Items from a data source

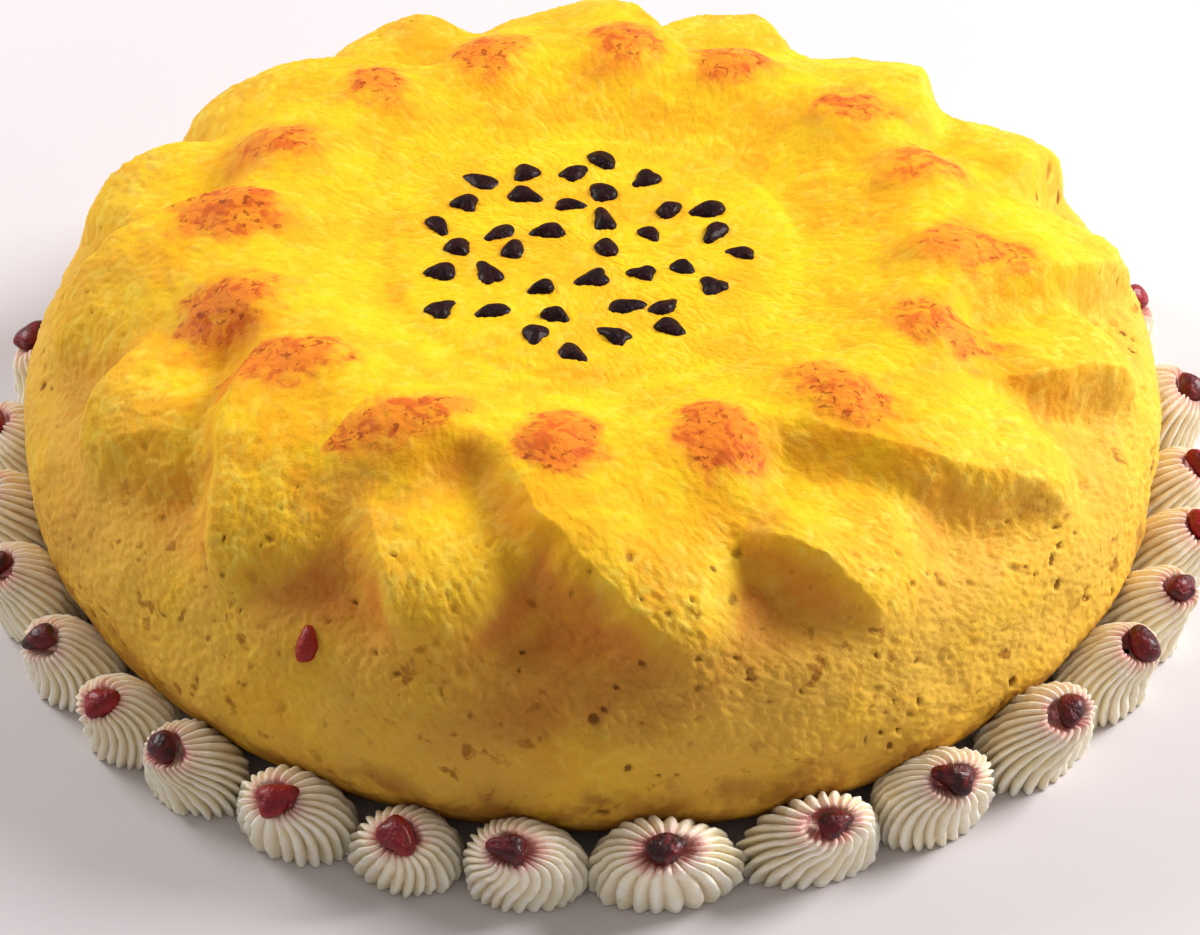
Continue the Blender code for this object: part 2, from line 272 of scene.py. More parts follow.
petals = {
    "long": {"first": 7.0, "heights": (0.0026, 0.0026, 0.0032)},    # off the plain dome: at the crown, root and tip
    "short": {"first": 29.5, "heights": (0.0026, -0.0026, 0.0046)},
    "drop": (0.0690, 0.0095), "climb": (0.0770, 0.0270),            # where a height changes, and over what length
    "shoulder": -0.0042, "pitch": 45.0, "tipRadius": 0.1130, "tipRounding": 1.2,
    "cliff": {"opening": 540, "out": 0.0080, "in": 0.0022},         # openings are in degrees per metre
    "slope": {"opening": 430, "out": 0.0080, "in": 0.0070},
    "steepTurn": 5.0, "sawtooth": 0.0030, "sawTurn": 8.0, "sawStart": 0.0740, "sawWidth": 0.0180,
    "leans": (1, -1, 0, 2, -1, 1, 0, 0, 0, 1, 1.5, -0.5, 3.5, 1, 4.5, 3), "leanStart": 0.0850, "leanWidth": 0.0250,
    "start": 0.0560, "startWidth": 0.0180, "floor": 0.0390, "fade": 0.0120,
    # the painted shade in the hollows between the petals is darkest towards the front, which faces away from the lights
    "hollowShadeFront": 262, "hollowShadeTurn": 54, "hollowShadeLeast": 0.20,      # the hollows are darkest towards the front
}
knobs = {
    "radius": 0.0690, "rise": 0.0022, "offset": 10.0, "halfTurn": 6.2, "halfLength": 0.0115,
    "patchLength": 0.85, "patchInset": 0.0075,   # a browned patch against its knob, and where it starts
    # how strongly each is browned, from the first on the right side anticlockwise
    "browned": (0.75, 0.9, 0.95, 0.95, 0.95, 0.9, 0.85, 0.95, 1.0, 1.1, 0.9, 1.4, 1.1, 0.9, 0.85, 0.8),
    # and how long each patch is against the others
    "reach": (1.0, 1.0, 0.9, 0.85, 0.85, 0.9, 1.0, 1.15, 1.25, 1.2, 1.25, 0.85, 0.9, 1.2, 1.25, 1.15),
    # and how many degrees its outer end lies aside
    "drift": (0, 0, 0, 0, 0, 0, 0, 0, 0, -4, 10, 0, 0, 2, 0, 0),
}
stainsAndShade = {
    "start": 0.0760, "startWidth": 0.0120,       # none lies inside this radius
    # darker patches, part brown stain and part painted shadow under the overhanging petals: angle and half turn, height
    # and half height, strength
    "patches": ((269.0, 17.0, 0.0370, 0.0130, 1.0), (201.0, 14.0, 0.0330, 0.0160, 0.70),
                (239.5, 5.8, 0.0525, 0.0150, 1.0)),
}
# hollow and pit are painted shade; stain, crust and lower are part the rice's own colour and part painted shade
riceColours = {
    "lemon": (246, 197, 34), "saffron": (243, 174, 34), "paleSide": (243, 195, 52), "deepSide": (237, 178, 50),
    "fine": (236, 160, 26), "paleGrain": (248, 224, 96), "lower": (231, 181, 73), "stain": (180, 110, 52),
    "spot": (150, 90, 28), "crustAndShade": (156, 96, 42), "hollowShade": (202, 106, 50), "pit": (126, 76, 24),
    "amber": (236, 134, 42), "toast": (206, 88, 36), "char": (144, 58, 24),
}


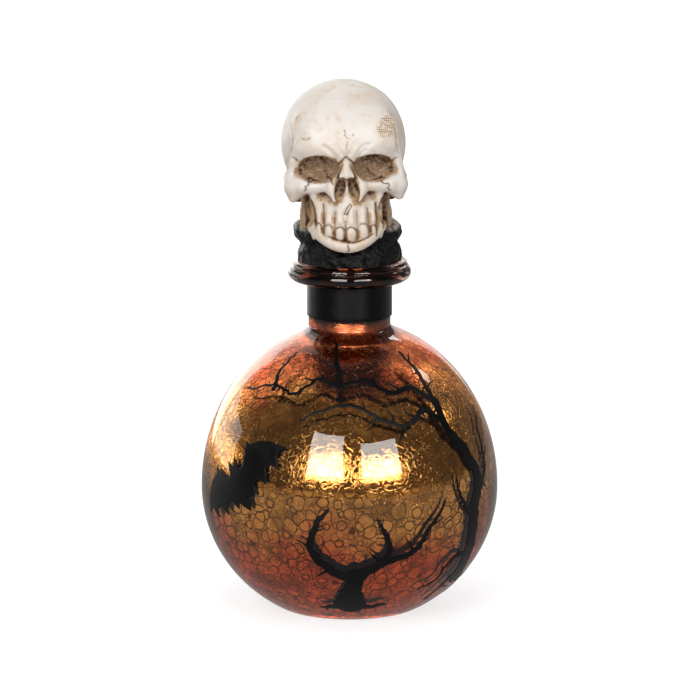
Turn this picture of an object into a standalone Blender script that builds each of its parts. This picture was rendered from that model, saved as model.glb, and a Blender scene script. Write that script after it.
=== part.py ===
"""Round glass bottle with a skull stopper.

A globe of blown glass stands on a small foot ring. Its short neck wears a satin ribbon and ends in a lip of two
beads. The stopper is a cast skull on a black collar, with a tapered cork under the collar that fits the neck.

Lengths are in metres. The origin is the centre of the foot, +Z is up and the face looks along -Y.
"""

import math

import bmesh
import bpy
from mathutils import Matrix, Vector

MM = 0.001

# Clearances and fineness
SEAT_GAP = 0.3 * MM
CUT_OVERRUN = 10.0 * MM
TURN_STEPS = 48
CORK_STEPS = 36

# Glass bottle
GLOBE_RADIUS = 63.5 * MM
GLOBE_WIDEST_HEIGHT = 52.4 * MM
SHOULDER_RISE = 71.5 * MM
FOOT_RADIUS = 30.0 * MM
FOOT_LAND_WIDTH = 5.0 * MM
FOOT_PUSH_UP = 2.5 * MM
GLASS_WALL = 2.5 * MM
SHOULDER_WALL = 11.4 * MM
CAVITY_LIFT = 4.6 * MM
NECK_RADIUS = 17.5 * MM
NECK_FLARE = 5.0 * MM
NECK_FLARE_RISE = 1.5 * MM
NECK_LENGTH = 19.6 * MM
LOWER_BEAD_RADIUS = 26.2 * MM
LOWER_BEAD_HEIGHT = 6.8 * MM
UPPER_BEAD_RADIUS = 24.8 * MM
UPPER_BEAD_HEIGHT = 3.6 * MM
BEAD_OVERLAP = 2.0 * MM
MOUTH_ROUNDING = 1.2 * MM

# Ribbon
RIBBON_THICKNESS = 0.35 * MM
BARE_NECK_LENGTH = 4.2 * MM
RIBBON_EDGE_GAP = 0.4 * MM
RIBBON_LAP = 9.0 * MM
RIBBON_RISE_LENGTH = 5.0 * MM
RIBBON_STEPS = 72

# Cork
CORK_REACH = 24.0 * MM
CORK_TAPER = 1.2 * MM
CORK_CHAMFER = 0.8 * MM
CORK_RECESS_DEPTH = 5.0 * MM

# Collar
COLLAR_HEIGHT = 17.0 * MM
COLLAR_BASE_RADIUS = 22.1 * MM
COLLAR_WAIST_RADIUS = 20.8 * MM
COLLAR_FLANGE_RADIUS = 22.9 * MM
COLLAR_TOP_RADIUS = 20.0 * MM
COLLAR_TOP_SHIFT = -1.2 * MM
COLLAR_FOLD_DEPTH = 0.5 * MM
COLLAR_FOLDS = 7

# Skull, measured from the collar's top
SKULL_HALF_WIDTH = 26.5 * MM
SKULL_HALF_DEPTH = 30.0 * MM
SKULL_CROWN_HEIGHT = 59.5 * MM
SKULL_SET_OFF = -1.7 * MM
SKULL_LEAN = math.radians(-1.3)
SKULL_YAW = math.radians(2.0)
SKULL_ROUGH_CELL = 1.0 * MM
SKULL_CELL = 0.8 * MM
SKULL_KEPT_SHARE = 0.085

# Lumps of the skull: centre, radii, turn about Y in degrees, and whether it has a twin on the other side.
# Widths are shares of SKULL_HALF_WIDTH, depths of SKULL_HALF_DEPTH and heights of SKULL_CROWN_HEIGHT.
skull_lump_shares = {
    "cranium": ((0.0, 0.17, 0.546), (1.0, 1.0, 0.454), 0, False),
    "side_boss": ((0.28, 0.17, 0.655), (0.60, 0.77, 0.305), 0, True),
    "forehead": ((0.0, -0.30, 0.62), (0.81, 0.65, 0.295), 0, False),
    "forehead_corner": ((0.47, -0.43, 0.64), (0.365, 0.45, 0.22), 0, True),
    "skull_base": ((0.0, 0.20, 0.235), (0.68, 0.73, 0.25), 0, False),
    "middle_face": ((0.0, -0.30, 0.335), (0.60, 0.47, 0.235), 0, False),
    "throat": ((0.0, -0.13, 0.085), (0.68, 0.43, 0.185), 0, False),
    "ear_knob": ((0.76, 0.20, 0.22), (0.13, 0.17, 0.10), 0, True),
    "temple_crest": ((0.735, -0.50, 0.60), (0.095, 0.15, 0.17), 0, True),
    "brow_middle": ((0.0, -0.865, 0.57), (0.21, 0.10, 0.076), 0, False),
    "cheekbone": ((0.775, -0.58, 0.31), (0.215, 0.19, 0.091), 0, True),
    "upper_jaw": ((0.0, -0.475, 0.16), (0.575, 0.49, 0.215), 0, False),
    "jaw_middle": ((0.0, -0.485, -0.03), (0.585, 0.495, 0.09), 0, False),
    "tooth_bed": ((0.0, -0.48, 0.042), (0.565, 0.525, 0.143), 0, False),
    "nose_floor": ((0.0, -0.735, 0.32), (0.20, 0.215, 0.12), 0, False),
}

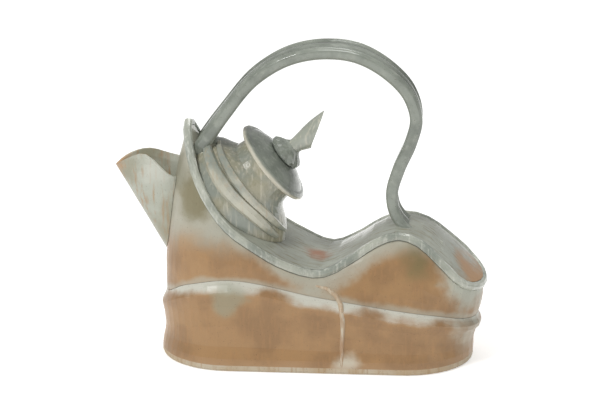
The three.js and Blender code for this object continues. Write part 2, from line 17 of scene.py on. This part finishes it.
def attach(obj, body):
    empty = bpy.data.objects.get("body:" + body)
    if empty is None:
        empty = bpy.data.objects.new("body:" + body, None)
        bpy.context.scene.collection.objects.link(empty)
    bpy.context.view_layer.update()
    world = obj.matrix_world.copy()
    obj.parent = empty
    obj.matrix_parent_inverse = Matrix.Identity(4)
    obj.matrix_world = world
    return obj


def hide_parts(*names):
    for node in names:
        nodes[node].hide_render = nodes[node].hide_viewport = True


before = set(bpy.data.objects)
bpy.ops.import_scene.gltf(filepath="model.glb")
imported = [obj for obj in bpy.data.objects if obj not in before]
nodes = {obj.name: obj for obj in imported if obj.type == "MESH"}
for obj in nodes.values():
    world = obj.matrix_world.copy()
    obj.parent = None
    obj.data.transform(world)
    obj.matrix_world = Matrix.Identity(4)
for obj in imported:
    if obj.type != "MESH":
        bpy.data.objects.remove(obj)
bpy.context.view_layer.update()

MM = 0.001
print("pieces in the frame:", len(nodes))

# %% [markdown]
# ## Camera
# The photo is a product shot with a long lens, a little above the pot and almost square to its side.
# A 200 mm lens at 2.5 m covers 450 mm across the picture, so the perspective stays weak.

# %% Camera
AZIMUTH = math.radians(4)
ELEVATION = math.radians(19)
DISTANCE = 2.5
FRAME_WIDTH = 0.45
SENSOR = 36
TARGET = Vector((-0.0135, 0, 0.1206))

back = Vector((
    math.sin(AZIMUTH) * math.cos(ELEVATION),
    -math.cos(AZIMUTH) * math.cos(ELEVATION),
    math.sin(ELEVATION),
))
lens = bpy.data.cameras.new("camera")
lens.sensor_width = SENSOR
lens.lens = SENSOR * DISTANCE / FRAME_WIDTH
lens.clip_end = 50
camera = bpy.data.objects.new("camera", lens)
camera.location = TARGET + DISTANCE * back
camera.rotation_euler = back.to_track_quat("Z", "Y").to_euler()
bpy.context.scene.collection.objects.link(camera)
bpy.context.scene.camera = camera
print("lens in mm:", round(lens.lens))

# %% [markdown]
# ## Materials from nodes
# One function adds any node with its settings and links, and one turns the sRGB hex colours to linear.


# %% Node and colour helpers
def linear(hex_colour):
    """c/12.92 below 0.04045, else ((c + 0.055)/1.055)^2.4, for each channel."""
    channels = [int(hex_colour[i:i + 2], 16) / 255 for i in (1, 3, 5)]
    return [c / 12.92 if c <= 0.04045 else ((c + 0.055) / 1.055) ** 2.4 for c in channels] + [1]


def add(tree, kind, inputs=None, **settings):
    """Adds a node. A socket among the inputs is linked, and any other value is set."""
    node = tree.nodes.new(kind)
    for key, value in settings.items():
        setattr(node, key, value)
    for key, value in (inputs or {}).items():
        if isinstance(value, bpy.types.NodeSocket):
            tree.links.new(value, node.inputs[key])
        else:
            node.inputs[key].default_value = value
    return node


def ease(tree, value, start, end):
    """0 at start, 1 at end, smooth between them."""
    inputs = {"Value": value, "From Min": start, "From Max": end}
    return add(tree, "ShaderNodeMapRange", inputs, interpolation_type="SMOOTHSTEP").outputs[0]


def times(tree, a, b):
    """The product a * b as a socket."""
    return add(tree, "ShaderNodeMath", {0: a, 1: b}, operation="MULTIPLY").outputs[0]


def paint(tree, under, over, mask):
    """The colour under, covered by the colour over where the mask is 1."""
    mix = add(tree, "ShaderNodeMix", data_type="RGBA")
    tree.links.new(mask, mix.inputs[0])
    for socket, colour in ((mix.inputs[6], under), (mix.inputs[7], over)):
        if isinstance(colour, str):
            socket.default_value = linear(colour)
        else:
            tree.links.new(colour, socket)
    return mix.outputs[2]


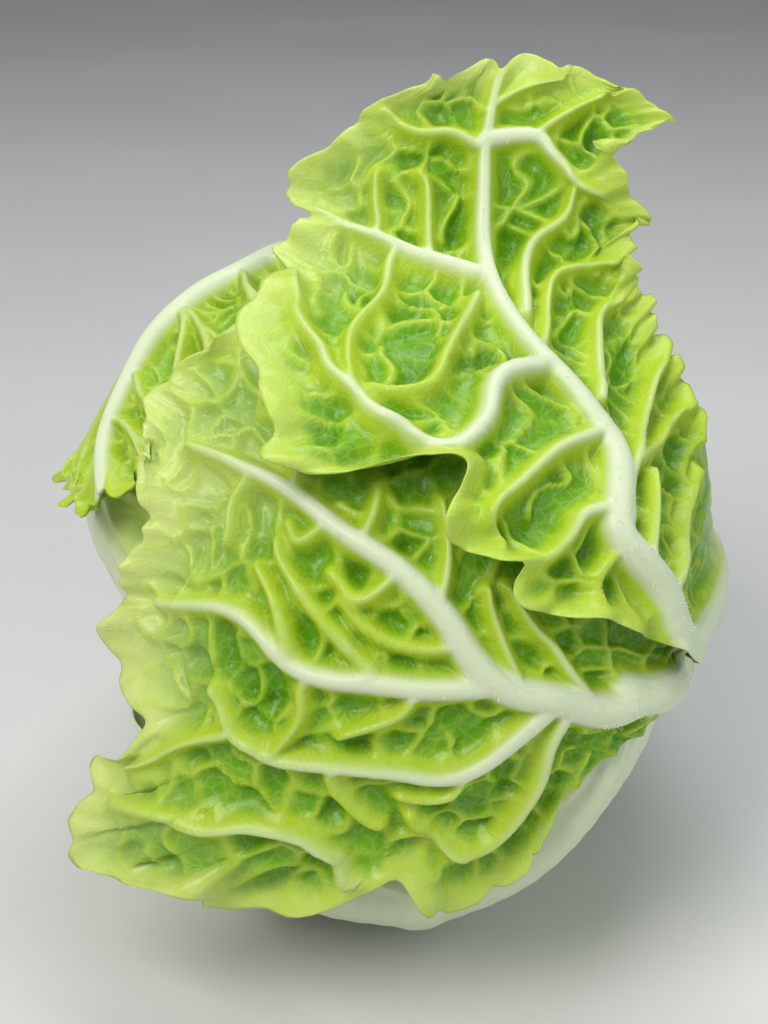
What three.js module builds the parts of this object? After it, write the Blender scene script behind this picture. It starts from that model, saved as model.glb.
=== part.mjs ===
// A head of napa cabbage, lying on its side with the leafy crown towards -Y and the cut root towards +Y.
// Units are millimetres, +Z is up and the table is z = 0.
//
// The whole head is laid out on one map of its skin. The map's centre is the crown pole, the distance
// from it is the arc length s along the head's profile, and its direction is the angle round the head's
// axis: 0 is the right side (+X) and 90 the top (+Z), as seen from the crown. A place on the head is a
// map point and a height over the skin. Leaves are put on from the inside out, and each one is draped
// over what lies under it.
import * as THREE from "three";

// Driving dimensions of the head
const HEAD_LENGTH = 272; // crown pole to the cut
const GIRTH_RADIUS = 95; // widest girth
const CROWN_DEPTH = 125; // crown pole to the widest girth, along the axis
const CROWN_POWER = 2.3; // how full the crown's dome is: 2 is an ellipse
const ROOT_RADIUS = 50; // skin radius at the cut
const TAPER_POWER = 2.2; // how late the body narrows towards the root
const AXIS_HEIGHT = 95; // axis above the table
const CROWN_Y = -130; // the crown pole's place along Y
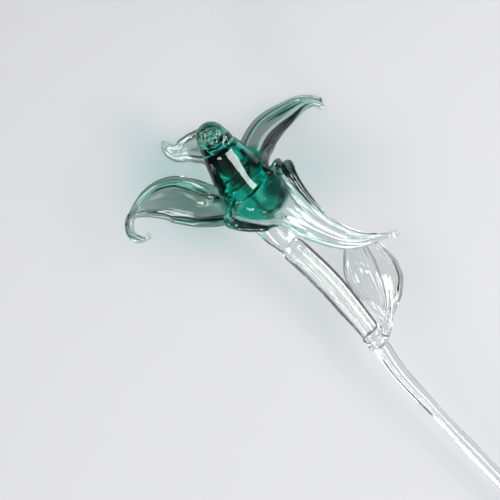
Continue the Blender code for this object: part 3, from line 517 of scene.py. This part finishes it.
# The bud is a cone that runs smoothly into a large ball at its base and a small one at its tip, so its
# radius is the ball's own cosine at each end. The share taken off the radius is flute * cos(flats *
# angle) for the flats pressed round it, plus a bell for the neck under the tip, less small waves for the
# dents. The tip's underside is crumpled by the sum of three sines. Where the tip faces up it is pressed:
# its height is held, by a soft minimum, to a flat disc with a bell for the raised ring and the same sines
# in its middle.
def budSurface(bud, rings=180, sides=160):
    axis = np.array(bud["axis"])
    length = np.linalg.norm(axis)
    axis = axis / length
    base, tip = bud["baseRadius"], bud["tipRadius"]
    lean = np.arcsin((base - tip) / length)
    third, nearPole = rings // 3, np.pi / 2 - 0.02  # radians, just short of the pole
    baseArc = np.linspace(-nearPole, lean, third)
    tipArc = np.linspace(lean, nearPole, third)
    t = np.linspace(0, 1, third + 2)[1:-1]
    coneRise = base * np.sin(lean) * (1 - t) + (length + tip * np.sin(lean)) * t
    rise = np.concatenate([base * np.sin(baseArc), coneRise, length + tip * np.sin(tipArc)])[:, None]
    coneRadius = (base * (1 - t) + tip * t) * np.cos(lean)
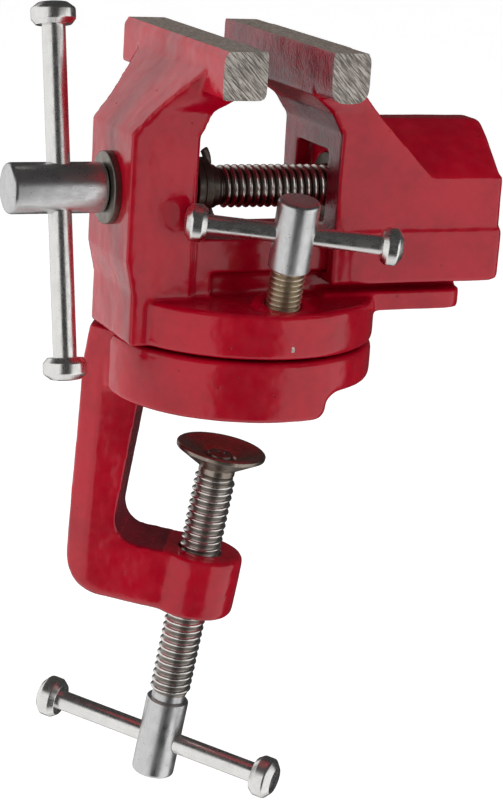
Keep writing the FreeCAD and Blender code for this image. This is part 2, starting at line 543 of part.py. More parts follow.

TASK BRIEF: Output the lines of the records above exactly as they appear, from the line containing "obj.parent = empty" through the line containing "nodes[node].hide_render = nodes[node].hide_viewport".

CORRECT ANSWER:
    obj.parent = empty
    obj.matrix_parent_inverse = Matrix.Identity(4)
    obj.matrix_world = world
    return obj


def hide_parts(*names):
    for node in names:
        nodes[node].hide_render = nodes[node].hide_viewport = True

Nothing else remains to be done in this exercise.